What should happening in these situations (sourcing from various articles, videos and my own basic knowledge of Sunday league defending) is the defence should drop back and narrow simultaneously when they see a player shaping for a pass or a runner. They should all run as a unit to create a moving screen so that regardless to where a ball is passed, there is a covering player to tackle or show them wide. If we did this, the pass would no longer be on and we’d either win back possession or reverse the tactic when the ball is passed wide.  This is only accomplished through drilling the defence to work as a unit. The midfield also has a similar role to play in this and it is a similar reason why we are conceding so many long goals, they simply have too much time and space.
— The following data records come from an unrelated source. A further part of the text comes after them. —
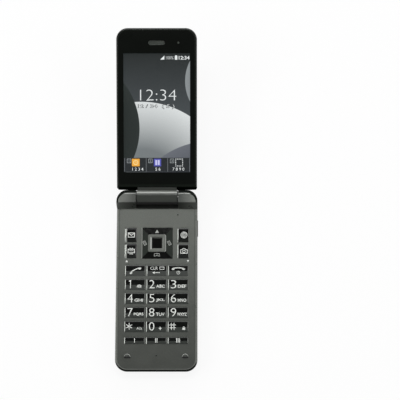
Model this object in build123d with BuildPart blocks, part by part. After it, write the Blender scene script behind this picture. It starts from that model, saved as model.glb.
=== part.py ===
from build123d import *
import os
from math import cos, hypot, radians, sin

# A folding mobile phone: a base with the keypad, and a lid with the screen on a hinge at the base's far end.
# Millimetres. +X runs across the phone, +Y from the mouthpiece end to the hinge, +Z out of the keypad.
# The origin is the centre of the base's back face. The lid is open as far as it goes.
# Lid pieces are drawn in lid coordinates: y from the hinge axis to the lid's far end, z up out of its screen.

os.makedirs("parts", exist_ok=True)

# ---------------------------------------------------------------- driving dimensions

# Base
base_width = 51.7
base_length = 114.5
deck_height = 9.2
base_corner_radius = 7.4
back_edge_radius = 2.2
rim_edge_radius = 0.8
rim_width = 1.7
front_depth = 3.6
front_wall = 2.4
rear_wall = 2.0
back_skin = 1.2
panel_thickness = 1.0
panel_end_radius = 0.8

# Hinge
hinge_setback = 4.4
lid_gap = 0.65
open_angle = 165.0
ear_width = 12.4
knuckle_reach = 4.85
knuckle_step = 4.2
knuckle_inner = 4.45
knuckle_round = 2.9
knuckle_crease = 0.7
saddle_wall = 0.8
ear_foot = 6.67
ear_brow = 4.1
ear_back_round = 2.9
ear_brow_round = 0.5
ear_edge_radius = 1.3
shaft_radius = 1.5
shaft_seat_depth = 4.0
cartridge_radius = 2.9
cartridge_length = 12.6
cartridge_cap = 2.2
bush_radius = 2.4
bush_bore_radius = 1.5
bush_seat_depth = 2.0
bush_reach = 2.8
flex_radius = 1.2
flex_cavity_radius = 1.6
flex_thickness = 0.3
flex_width = 3.8
flex_gap = 0.4
flex_pocket_depth = 2.2

# Lid
lid_side_step = 0.3
lid_end_step = 2.7
lid_near_outer = 4.15
lid_near_inner = 7.0
lid_outer = 4.5
lid_inner = 2.65
lid_seam = 0.9
lid_corner_radius = 7.3
lid_near_corner_radius = 1.0
lid_end_corner_radius = 2.2
lid_crown = 0.5
lid_edge_radius = 1.5
lid_rim_edge_radius = 0.9
lid_wall = 1.7
lid_skin = 1.0
lid_end_strip = 2.95
lid_groove = 0.25
neck_side_step = 0.8
neck_outer = 3.2
neck_inner = 1.9

# Screen side of the lid
window_thickness = 0.9
window_margin = 1.5
window_near_margin = 1.6
window_recess = 0.1
screen_side_margin = 4.4
screen_near_edge = 16.3
screen_far_margin = 15.8
screen_side_border = 1.2
screen_near_border = 3.6
screen_far_border = 2.4
display_thickness = 1.5
lid_board_thickness = 0.6
lid_board_margin = 1.4
clock_far_margin = 57.3
clock_width = 24.0
clock_length = 9.5
clock_thickness = 1.0
earpiece_far_margin = 9.25
earpiece_width = 13.0
earpiece_length = 5.4
earpiece_thickness = 1.9
earpiece_slot_width = 10.6
earpiece_slot_length = 2.9
mesh_thickness = 0.5
sensor_side_margin = 11.8
sensor_far_margin = 9.2
sensor_radius = 0.7
sensor_length = 1.8

# Keypad: rows are distances from the hinge axis towards the mouthpiece end
keypad_side_margin = 5.75
key_gap = 0.85
first_row = 46.58
shortcut_pitch = 8.69
shortcut_margin = 19.35
row_gap = 1.77
shortcut_length = 4.5
function_row_upper = 23.9
function_row_lower = 34.2
function_side_margin = 5.35
function_width = 7.4
function_length = 9.3
key_rise = 0.4
key_slope = 0.25
key_bevel = 0.65
key_bevel_drop = 0.3
key_lip = 0.9
key_travel = 0.25
flange_thickness = 0.3
flange_overhang = 0.45
stem_width = 3.0
stem_length = 2.4

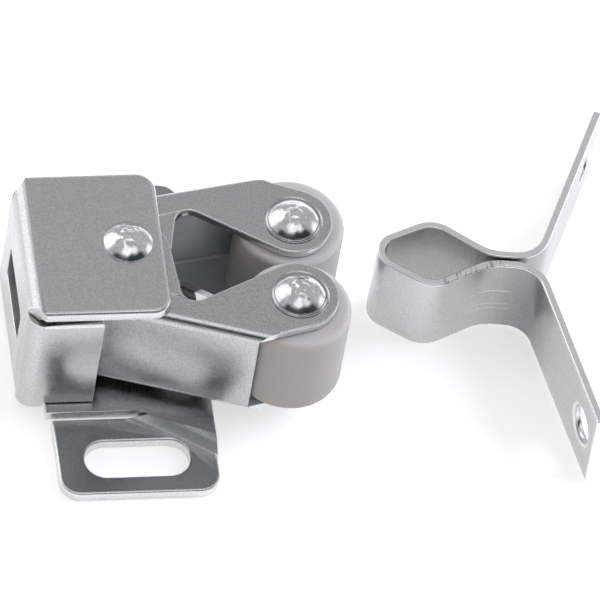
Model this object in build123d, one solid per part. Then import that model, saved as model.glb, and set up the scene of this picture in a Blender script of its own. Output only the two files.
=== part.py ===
from build123d import *
import math
import os

# Double roller catch with its strike, in millimetres.
# The origin is midway between the two screw slots, on the surface that the ears are screwed to.
# +Z points away from that surface, +X out of the mouth towards the strike, +Y to the far side.

# Bracket: one folded sheet with an end wall, a top leaf, two side wings, a base leaf and two ears
bracket_t = 1.0
bracket_height = 14.5
bracket_bend = 1.5
top_length = 13.1
top_width = 16.0
top_corner = 1.8
wall_width = 16.0
wing_length = 7.0
wing_gap = 0.15
wing_foot = 0.6
bend_width = 12.6
bend_relief = 0.2
bend_flare = 1.5
base_width = 16.4
base_setback = 2.6
window_width = 8.0
window_height = 3.8
window_corner = 0.5
joggle_drop = 1.0
joggle_run = 1.3
joggle_bend = 1.4
joggle_angle = 33.0
joggle_offset = 0.35
ear_offset = 3.2
ear_length = 14.8
ear_depth = 8.45
ear_corner = 1.9
slit_width = 0.95
neck_width = 5.8
slot_length = 9.7
slot_width = 4.0
slot_from_edge = 3.9

# Pivot rivet through the bracket and both arms
pivot_from_wall = 9.8
pivot_shank = 3.0
pivot_head = 4.5
pivot_head_height = 1.15
pivot_tail = 4.4
pivot_tail_height = 0.8

# Arms: two identical stampings, one of them turned over, with their leaves one above the other
arm_t = 0.8
arm_bend = 1.1
arm_reach = 16.3
arm_end_radius = 3.65
hub_radius = 4.1
web_offset = 6.65
web_taper = 3.0
web_end = 14.0
tail_reach = 4.4
notch_floor = 1.4
notch_top = 3.55
notch_corner = 0.8
notch_slope = 45.0
end_play = 0.15
leaf_gap = 0.1
pin_clearance = 0.06

# Rollers on their rivets
roller_diameter = 10.0
roller_rounding = 0.55
roller_gap = 0.1
roller_play = 0.1
roller_clearance = 0.5
roller_shift = 0.45
axle_shank = 3.0
axle_head = 4.6
axle_head_height = 1.2
axle_tail = 4.0
axle_tail_height = 0.8
head_rim = 0.2

# How the freely swinging pair lies: its middle line leans to the near side
pair_lean = -3.9

# Spring between the tails of the two arms
seat_reach = 2.7
nipple_diameter = 1.8
nipple_height = 0.9
dimple_diameter = 1.2
dimple_depth = 0.5
spring_diameter = 3.6
spring_wire = 0.55
spring_turns = 5
spring_end_gap = 0.45

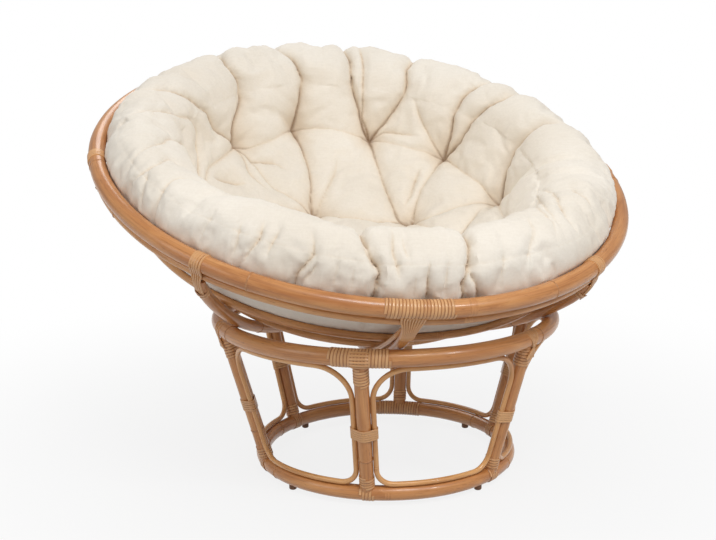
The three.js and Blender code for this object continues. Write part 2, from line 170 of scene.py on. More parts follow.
def cane_finish():
    """Split cane: the pole's finish in a paler tone, with painted shade in the grooves between the turns."""
    pale, mid, deep = (0.78, 0.47, 0.23), (0.68, 0.37, 0.16), (0.55, 0.26, 0.10)
    material = pole_finish("split_cane_lacquer", pale, mid, deep, 0.3)
    tree = material.node_tree
    base = tree.nodes["Principled BSDF"].inputs["Base Color"]
    # Painted shade: the cane darkens towards the groove beside each turn.
    groove = node(tree, "ShaderNodeAttribute", attribute_name="groove")
    shade = ramp(tree, groove.outputs["Fac"], [(0.5, WHITE), (0.95, (0.60, 0.43, 0.30))])
    tree.links.new(mix(tree, 1.0, base.links[0].from_socket, shade, "MULTIPLY"), base)
    return material


def cotton_finish():
    """Undyed cotton canvas: a fine plain weave with slubs, over slow changes of tone, with painted shade in
    its creases, hollows and seam.
    """
    material, tree, shader = new_material("cushion_canvas")
    place = node(tree, "ShaderNodeTexCoord").outputs["Object"]
    weave = noise_on(tree, place, Scale=420.0, Detail=2.0)
    slubs = noise_on(tree, place, (40, 260, 260), Scale=1.0, Detail=3.0)
    cross = noise_on(tree, place, (260, 40, 260), Scale=1.0, Detail=3.0)
    tone = noise_on(tree, place, Scale=5.0, Detail=2.0)
    base = ramp(tree, tone, [(0.3, (0.80, 0.73, 0.63)), (0.7, (0.87, 0.81, 0.72))])
    threads = mix(tree, 0.5, slubs, cross)
    shade = ramp(tree, threads, [(0.35, (0.93, 0.92, 0.90)), (0.6, WHITE)])
    # Painted shade: the cover's colour darkens to a warm brown along its crease lines, in the hollows by the
    # tufts and folds, and along the seam.
    crease = node(tree, "ShaderNodeAttribute", attribute_name="crease").outputs["Fac"]
    painted_crease_shade = ramp(tree, crease, [(0.08, WHITE), (0.42, (0.94, 0.885, 0.82)), (1.0, (0.42, 0.29, 0.19))])
    woven = mix(tree, 0.6, base, shade, "MULTIPLY")
    tree.links.new(mix(tree, 1.0, woven, painted_crease_shade, "MULTIPLY"), shader.inputs["Base Color"])
    bumped(tree, shader, mix(tree, 0.5, threads, weave), 0.35, 0.0006)
    dial(shader, Roughness=0.92, Sheen_Weight=0.12, Sheen_Roughness=0.5)
    return material


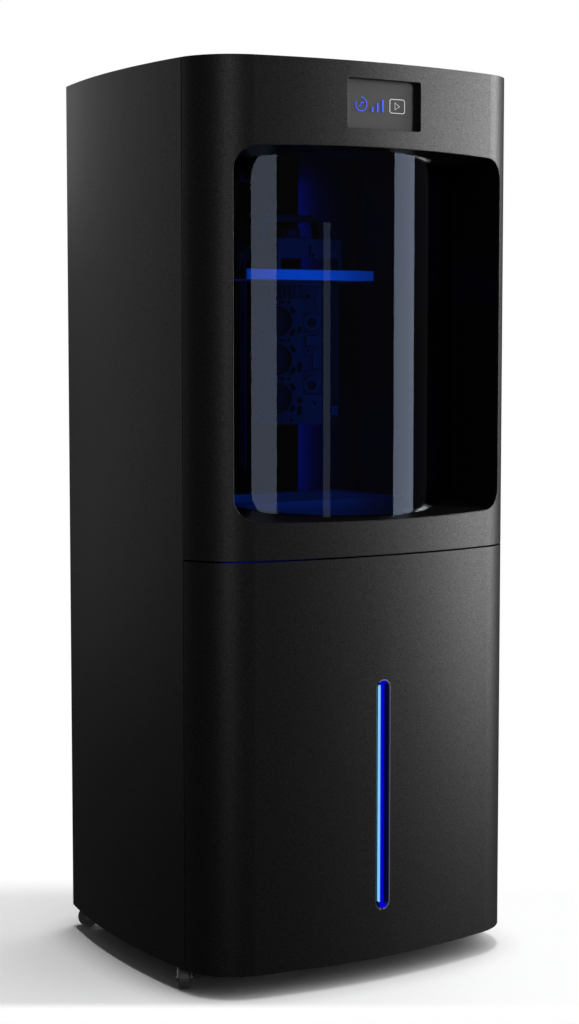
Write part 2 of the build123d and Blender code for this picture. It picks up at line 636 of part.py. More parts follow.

To defend in this way also requires a lot of fitness from the whole team. Tracking back, tracking runners and covering team mates is energy intensive. Questions have been asked about the fitness of this team by the fans. Bolton News journalist and friend of the site, Marc Iles replied to one such fan questioning the lack of substitutions for obviously tired players and the assertion that a new manager would be unhappy with fitness levels. Iles tweeted back:

"A few people who know a lot more about football than me have questioned the lads' fitness levels…" He went on to clarify: "Think players have been chasing unnecessarily. Not 100 per cent sure it's down to training. More a lack of nous. I wonder if they’re just chasing the wrong things."

Even if the problem does not lie  with the players inherent fitness levels as Marc speculates, a lack of nous would pay in to the idea the players aren’t being drilled enough defensively in my opinion.

An interesting footnote to this is the absence of Johann Mjallby. Lennon spoke when he was first appointed of how Johann took every goal conceded personally and was a man who prided himself on clean sheets. It becomes strikingly clear that defence’s prowess has dropped off a cliff since his departure, begging the question whether his defensive drills also did. Before his departure we conceded 7 goals in 7 games, a ratio of 1:1. Since he left the coaching team (after the Wolves victory), the ratio has gone up to 1.5:1 or in another way, 28 goals in 19 games. This essentially equates to an extra goal being conceded every other game since he left.  So whilst many might say this defence has always been pretty bad regardless of manager, the change since Mjallby left shows they can be good and the blame of why they suddenly aren’t now has to lie with Lennon.

Even the worst teams can be hard to beat and we are not the team with the worst defenders in this league. Wheater and Moxey would get in to a lot of teams in the Championship whilst the others are all capable at this level. We are defensively being failed by our manager and coaching staff whom have all escaped questioning of their tactics and training methods. It was automatically assumed it was always the players fault; this now looks at least to be a partial falsehood.